Desde Washington me escriben aterrorizados. Con urgencia.
Se palpa el
temblor en los relatos.
Parece que hoy la vida humana nada vale.
¡Cuando su
precio es tan infinito como la única Vida que refleja!
Me piden que ore.
Y entiendo que yo nada he de hablar,
pedir, suplicar…
Sólo escuchar a los ángeles que Dios envía "para
guardar nuestros caminos".
Dos alados mensajes acuden a mi
conciencia cuando me visitan noticias de catástrofes o violencia.
El primero está en Lucas 8:22-25.
Jesús duerme en calma, mientras todo es zarandeado por la
tempestad.
¡Que hay más frágil que una barcaza a merced de la furia del mar!
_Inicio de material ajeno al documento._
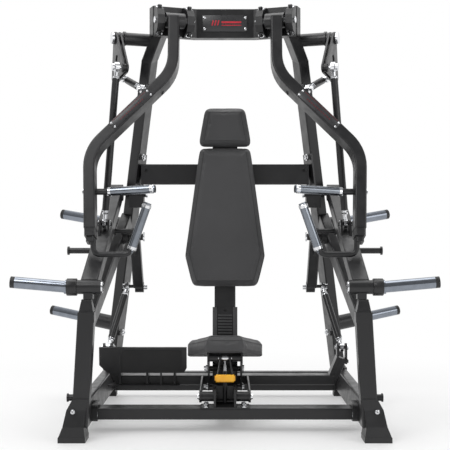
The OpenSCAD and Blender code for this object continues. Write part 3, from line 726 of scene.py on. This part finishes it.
for s_name, s in SIDES:
    body = "press_arm_" + s_name
    a = math.radians(46)
    ux, uy = -math.sin(a), -math.cos(a)

    def on_slope(t, w, d, s=s, ux=ux, uy=uy):
        return plane_point(-419 + ux * t - uy * w, -454 + uy * t + ux * w, d, s)

    def slope_matrix(t, w, d, s=s):
        o = on_slope(t, w, d)
        x = (on_slope(t + 1, w, d) - o).normalized()
        z = (on_slope(t, w, d + 1) - o).normalized()
        y = z.cross(x)
        return Matrix.Translation(o) @ Matrix((x, y, z)).transposed().to_4x4()

    def arm_label(bm):
        rounded_box(bm, (0.236, 0.038, 0.003), slope_matrix(0, 0, 51), 0.0012)

    def arm_screws(bm):
        for t in (-109, 109):
            for w in (-12, 12):
                p = on_slope(t, w, 52)
                dome_bolt(bm, p, (on_slope(t, w, 53) - p).normalized(), 0.0042, 0.0022)

    def arm_marks(bm):
        rounded_box(bm, (0.200, 0.0022, 0.0012), slope_matrix(0, -15.5, 52.6), 0.0004, 1)
        for k in range(12):
            rounded_box(bm, (0.007, 0.006, 0.0010), slope_matrix(-66 + k * 12, 3, 52.6), 0.0004, 1)

    piece("arm_label_" + s_name, PLATE, body, arm_label)
    piece("arm_screws_" + s_name, CHROME, body, arm_screws)
    piece("arm_marks_" + s_name, DIM_MARK, body, arm_marks)

    def grip_caps(bm, s=s):
        cap = [(0, 0.0175), (0, 0.0205), (0.012, 0.0205), (0.0165, 0.0175), (0.018, 0.010), (0.018, 0)]
        for ends in (UPPER_GRIP, LOOP_GRIP):
            a0, a1 = (mirror(Vector(e) / 1000, s) for e in ends)
            d = (a1 - a0).normalized()
            for p, q in ((a0, -d), (a1, d)):
                lathe(bm, p - q * 0.014, q, cap)

    piece("grip_caps_" + s_name, CHROME, body, grip_caps, 30)

    # clamp bolts, base flange bolts and upright bolts
    def frame_bolts(bm, s=s):
        f = (arm_point(0, 1, 0, s) - arm_point(0, 0, 0, s)).normalized()
        for u in (72, -72):
            for z in (-1, 1):
                n = (f + Vector((0, 0, 1.9 * z))).normalized()
                p = arm_point(u, -6, 61 * z, s)
                hex_bolt(bm, p, n, 0.0105, 0.009)
        for y in (-376, -296):
            hex_bolt(bm, mirror(Vector((-560.5, y, 77)) / 1000, s), (s, 0, 0), 0.0118, 0.0105)
        for y in (-374, -306):
            hex_bolt(bm, mirror(Vector((-84, y, 109)) / 1000, s), (0, 0, 1), 0.0108, 0.0105)
        n = Vector((math.cos(math.radians(16)) * s, -math.sin(math.radians(16)), 0))
        hex_bolt(bm, mirror(Vector((-531, 424, 352)) / 1000, s), n, 0.012, 0.010)
        hex_bolt(bm, mirror(Vector((-402, 150, 1243)) / 1000, s), n, 0.012, 0.010)
        hex_bolt(bm, mirror(Vector((-411, 182, 1110)) / 1000, s), n, 0.010, 0.008)
        dome_bolt(bm, mirror(Vector((-637, -593.5, 128)) / 1000, s), (0, -0.99, 0.12), 0.0085, 0.004)

    piece("frame_bolts_" + s_name, CHROME, "frame", frame_bolts)

    # jam nuts beside every rod end
    def nuts(name, body, p, q, fr):
        p, q = mirror(Vector(p) / 1000, s), mirror(Vector(q) / 1000, s)

        def build(bm):
            for u, d in ((fr, 1), (1 - fr, -1)):
                c = p.lerp(q, u)
                n = (q - p).normalized() * d
                hex_solid(bm, c, frame_of(n), 0.0145, ((0, 0.92), (0.0012, 1), (0.008, 1), (0.0092, 0.92)))

        piece(f"{name}_{s_name}", CHROME, body + "_" + s_name, build)

    ea, eb = arm_point(*LINK_EYE) * 1000, arm_point(*ARM_STUD) * 1000
    rod_top = arm_point(*ROD_STUD) * 1000
    nuts("short_link_nuts", "short_link", ea, eb, 0.175)
    nuts("long_rod_nuts", "long_rod", rod_top, ROD_EYE, 0.058)
    nuts("pedal_link_nuts", "pedal_link", PEDAL_EYE, ROCKER_EYE, 0.105)

    # dark sleeves of the rods
    def sleeve(name, body, p, q, lo, hi, s=s):
        p, q = mirror(Vector(p) / 1000, s), mirror(Vector(q) / 1000, s)
        a0, b0 = p.lerp(q, lo), p.lerp(q, hi)
        ln = (b0 - a0).length
        prof = [(0, 0), (0, 0.0135), (0.0025, 0.0164), (ln - 0.0025, 0.0164), (ln, 0.0135), (ln, 0)]
        piece(f"{name}_{s_name}", PAINT, body + "_" + s_name,
              lambda bm: lathe(bm, a0, (b0 - a0).normalized(), prof, 40))

    sleeve("short_link_sleeve", "short_link", ea, eb, 0.22, 0.78)
    sleeve("long_rod_sleeve", "long_rod", rod_top, ROD_EYE, 0.07, 0.92)
    sleeve("pedal_link_sleeve", "pedal_link", PEDAL_EYE, ROCKER_EYE, 0.14, 0.86)

    def collar(bm, s=s):
        lathe(bm, mirror(Vector((-627, HUB_Y, HUB_Z)) / 1000, s), (-s, 0, 0),
              [(0, 0.02), (0, 0.0355), (0.002, 0.0368), (0.040, 0.0368), (0.043, 0.034), (0.043, 0.02)], 48)

    piece("load_collar_" + s_name, PAINT, "weight_arm_" + s_name, collar)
Pero ni el estruendo, ni las olas llegan a la conciencia del
Maestro.
Ni la preocupación roza su profunda paz.
¿Por qué? Él es "una ley para sí mismo de día y de noche",
en la vigilia y en el descanso. Porque siempre se apoya en la benéfica y
todopoderosa Omnipresencia del Padre.
Y en nada más, porque nada más
hay.
Por eso cuando le despiertan angustiados, no le posee el
pánico.
Es consciente de la totalidad de Dios, que se deriva de Su divina infinitud.
Sabe que al hombre se le dio el dominio sobre todo.
Conoce por experiencia que sólo el Bien tiene poder.
Etiqueta de “ilusión” lo que los sentidos físicos
presentan como terrible amenaza.
Y ese nombrar correctamente al mal como
lo que siempre es, nada, disuelve lo que sólo es apariencia.
Después pregunta a sus estudiantes:
“¿Dónde está vuestra fe?”
Los tsunamis, terremotos, tornados, epidemias, atentados
terroristas, asaltos a mano armada… no se previenen con arquitectura o
ingeniería avanzada, panaceas milagrosas, ni despliegues policiales de
élite.
Sólo es necesaria esa fe capaz de mover montañas hasta lo
profundo del océano.
Y no se precisa una gran cantidad. Basta el tamaño
de una semilla de mostaza.
Ella ilumina el aterrador escenario y nos descubre que
siempre estuvimos moviéndonos, no por caminos peligrosos o
escondiéndonos en refugios poco seguros, sino "en Dios donde siempre
vivimos y tenemos el ser".
Y así ya podré acoger con gratitud y comprensión el
segundo "ángel" que con el salmo 91 me advierte no poner la esperanza en guardias personales,
sino en Dios, nuestro abrigo y escudo.
Y entonces, "Yo lo pondré a salvo, porque él me ama. Lo enalteceré, porque él conoce mi nombre" (Salmo 91:14)
La fe nos hace conocer el nombre de Dios que no es
otro que el Amor.
Escuchar que el Padre-Madre nos ama infinita y gratuitamente y sentir Su Presencia, es lo que nos pone a salvo de todo.
Porque donde es Dios no puede estar el mal. Ya que el
perfecto Amor expulsará el temor con todas sus aparentes causas. (1 Juan 4:18) y nos mantendrá en seguro y confortable abrazo.